* [Supplied material]:
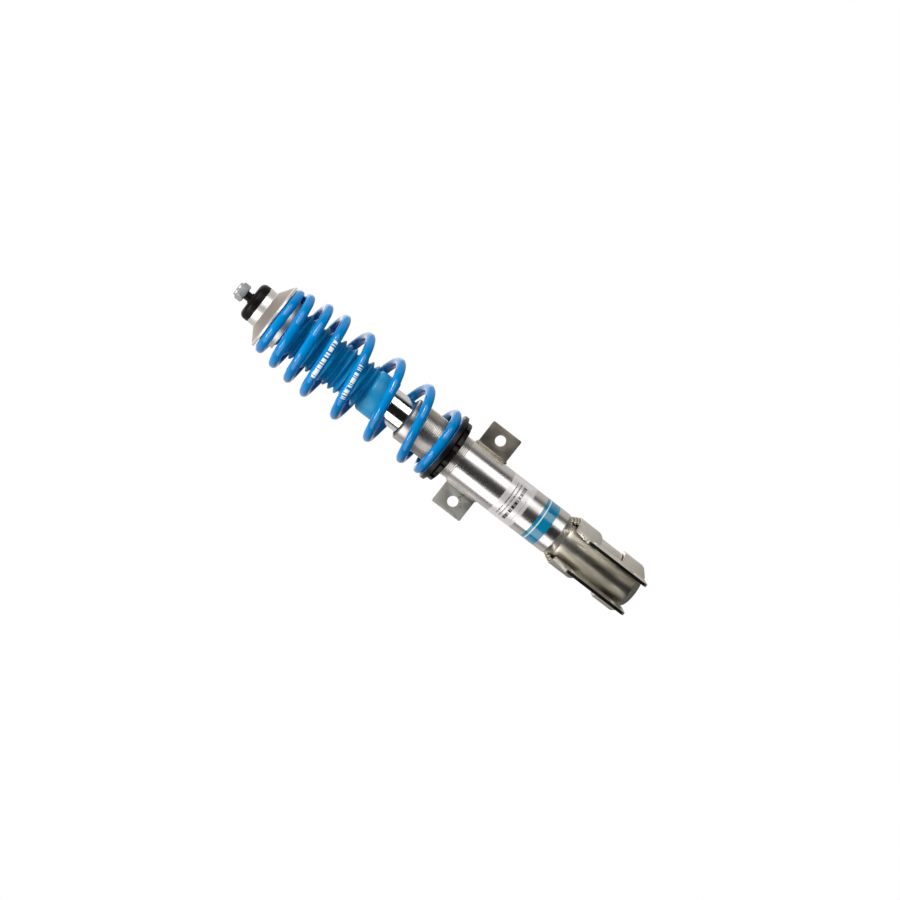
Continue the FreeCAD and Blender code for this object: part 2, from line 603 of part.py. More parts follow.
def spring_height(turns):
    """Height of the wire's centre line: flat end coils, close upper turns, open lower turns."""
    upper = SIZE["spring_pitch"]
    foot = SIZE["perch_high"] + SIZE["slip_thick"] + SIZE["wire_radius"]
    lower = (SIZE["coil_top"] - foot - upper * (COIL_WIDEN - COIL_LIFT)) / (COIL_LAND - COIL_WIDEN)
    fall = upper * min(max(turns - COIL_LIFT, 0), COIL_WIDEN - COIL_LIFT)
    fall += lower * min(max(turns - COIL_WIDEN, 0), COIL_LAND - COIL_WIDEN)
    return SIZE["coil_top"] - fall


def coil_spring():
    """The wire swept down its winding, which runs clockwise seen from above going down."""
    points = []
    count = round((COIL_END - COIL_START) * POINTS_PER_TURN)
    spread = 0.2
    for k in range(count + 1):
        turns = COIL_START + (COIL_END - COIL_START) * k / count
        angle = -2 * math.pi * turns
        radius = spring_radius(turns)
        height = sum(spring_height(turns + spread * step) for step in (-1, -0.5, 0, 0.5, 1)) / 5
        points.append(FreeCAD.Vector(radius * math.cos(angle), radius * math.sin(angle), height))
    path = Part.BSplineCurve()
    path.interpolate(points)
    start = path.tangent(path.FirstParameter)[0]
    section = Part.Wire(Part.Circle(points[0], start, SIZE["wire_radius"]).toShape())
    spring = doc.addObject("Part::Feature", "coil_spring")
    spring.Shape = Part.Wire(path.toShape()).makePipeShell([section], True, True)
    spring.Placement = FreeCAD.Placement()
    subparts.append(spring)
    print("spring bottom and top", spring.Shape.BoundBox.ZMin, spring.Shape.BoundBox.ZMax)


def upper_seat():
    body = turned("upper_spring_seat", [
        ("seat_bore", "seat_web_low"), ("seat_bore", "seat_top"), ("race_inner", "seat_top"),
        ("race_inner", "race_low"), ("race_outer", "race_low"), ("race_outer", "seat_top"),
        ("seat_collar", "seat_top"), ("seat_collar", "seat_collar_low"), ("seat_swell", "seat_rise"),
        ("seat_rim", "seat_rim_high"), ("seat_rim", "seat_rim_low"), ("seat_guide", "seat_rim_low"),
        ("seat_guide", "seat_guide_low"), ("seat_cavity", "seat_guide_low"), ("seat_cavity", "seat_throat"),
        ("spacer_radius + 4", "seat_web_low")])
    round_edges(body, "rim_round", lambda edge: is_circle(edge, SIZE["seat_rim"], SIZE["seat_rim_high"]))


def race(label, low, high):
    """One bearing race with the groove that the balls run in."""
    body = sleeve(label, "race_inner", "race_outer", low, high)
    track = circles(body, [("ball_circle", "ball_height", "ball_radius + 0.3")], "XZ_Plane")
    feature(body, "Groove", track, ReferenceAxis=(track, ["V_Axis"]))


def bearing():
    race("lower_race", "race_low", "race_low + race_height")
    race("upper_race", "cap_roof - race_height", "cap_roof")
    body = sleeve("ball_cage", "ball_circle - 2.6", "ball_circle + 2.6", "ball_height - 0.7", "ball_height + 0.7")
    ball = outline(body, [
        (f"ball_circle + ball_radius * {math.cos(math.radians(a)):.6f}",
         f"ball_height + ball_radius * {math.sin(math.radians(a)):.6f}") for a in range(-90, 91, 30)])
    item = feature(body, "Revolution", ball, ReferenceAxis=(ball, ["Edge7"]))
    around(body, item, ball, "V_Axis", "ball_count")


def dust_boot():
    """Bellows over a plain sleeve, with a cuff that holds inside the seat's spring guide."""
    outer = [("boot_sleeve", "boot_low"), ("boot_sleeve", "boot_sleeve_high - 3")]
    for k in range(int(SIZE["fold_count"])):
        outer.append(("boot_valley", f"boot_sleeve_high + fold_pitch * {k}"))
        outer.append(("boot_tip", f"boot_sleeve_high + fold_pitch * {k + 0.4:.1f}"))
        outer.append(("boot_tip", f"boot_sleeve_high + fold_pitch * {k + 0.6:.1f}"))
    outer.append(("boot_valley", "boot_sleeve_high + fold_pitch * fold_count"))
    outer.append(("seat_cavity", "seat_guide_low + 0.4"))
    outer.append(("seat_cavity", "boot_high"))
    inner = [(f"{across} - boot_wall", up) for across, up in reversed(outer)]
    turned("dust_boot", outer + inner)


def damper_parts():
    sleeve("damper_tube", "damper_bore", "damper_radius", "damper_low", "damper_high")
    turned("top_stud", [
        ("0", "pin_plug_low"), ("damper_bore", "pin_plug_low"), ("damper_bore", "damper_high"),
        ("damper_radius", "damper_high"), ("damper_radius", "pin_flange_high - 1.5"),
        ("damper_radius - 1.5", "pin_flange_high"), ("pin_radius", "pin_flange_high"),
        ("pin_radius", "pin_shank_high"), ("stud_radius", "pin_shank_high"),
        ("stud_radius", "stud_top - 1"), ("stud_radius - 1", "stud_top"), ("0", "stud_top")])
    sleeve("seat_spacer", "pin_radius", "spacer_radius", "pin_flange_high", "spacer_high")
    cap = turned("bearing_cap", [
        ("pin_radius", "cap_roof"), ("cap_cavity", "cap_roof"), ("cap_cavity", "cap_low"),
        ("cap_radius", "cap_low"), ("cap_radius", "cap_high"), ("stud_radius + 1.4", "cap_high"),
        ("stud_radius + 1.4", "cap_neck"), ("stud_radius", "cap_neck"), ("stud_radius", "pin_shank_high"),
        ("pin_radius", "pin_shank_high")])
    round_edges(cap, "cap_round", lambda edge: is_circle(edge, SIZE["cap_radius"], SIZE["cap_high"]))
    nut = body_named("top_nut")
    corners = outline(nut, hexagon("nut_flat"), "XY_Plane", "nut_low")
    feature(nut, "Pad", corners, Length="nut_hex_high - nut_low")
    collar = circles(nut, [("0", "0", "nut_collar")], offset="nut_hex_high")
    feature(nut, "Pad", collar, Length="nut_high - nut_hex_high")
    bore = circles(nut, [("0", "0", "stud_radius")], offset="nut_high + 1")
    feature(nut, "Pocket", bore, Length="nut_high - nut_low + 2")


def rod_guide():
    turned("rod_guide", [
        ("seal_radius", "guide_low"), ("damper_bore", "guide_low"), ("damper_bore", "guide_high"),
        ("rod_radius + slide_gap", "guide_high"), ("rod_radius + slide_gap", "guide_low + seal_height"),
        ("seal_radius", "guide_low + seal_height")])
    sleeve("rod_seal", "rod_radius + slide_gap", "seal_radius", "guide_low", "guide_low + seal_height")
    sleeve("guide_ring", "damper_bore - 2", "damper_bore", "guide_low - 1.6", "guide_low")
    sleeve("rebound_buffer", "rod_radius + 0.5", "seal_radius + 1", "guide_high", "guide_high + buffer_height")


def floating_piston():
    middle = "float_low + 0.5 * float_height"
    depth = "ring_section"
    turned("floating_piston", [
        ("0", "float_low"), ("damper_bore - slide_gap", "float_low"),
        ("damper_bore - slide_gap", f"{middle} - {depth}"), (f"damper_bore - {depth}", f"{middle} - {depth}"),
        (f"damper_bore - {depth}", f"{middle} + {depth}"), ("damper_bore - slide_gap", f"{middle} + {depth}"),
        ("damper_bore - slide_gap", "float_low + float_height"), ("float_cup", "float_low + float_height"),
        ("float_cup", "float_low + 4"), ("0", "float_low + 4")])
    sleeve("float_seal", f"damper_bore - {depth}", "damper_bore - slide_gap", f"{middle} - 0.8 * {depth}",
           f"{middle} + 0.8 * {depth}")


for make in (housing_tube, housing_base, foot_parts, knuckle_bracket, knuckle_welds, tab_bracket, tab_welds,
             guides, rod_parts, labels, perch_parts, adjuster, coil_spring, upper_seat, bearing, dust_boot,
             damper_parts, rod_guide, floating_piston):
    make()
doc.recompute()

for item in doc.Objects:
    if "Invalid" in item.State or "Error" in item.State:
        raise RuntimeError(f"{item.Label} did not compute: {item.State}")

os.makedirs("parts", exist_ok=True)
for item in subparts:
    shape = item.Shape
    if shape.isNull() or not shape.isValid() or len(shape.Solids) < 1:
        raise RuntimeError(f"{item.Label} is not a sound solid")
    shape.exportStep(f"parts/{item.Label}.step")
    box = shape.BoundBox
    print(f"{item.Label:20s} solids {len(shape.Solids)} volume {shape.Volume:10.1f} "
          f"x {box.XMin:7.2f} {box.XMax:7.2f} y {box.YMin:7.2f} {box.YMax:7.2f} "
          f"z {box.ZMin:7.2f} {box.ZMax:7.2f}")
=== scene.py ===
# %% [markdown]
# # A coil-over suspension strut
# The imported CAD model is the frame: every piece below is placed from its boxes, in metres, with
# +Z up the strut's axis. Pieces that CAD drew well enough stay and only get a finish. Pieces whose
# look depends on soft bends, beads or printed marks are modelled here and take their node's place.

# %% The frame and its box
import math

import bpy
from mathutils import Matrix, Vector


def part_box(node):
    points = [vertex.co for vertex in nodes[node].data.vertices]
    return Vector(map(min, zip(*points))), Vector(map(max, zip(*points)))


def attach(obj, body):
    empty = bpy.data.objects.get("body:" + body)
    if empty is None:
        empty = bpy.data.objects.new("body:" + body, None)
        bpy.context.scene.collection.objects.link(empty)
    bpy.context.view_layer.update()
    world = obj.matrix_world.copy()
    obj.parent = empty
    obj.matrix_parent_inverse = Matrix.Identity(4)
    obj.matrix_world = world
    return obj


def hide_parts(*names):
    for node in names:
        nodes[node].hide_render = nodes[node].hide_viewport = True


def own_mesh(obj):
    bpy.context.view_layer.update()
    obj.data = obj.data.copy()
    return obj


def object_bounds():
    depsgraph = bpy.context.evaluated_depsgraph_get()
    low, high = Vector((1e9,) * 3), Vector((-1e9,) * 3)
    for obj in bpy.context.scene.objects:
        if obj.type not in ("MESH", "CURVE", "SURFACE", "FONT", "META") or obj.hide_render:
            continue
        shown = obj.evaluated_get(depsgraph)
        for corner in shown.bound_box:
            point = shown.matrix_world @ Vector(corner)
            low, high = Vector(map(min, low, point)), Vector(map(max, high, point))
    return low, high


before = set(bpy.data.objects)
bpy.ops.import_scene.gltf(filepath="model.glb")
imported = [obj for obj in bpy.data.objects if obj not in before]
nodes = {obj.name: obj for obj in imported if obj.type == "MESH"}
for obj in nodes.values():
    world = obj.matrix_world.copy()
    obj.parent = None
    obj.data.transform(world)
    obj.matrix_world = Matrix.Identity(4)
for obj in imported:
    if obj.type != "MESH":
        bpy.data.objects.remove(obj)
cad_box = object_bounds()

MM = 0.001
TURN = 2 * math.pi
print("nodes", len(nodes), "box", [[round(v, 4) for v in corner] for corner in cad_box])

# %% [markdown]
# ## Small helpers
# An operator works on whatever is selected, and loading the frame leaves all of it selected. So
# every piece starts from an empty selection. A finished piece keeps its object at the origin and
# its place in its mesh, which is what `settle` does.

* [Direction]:
Go through the listing above and work out how many lines contain the string "data". Reply with the number alone.

* [Output]:
8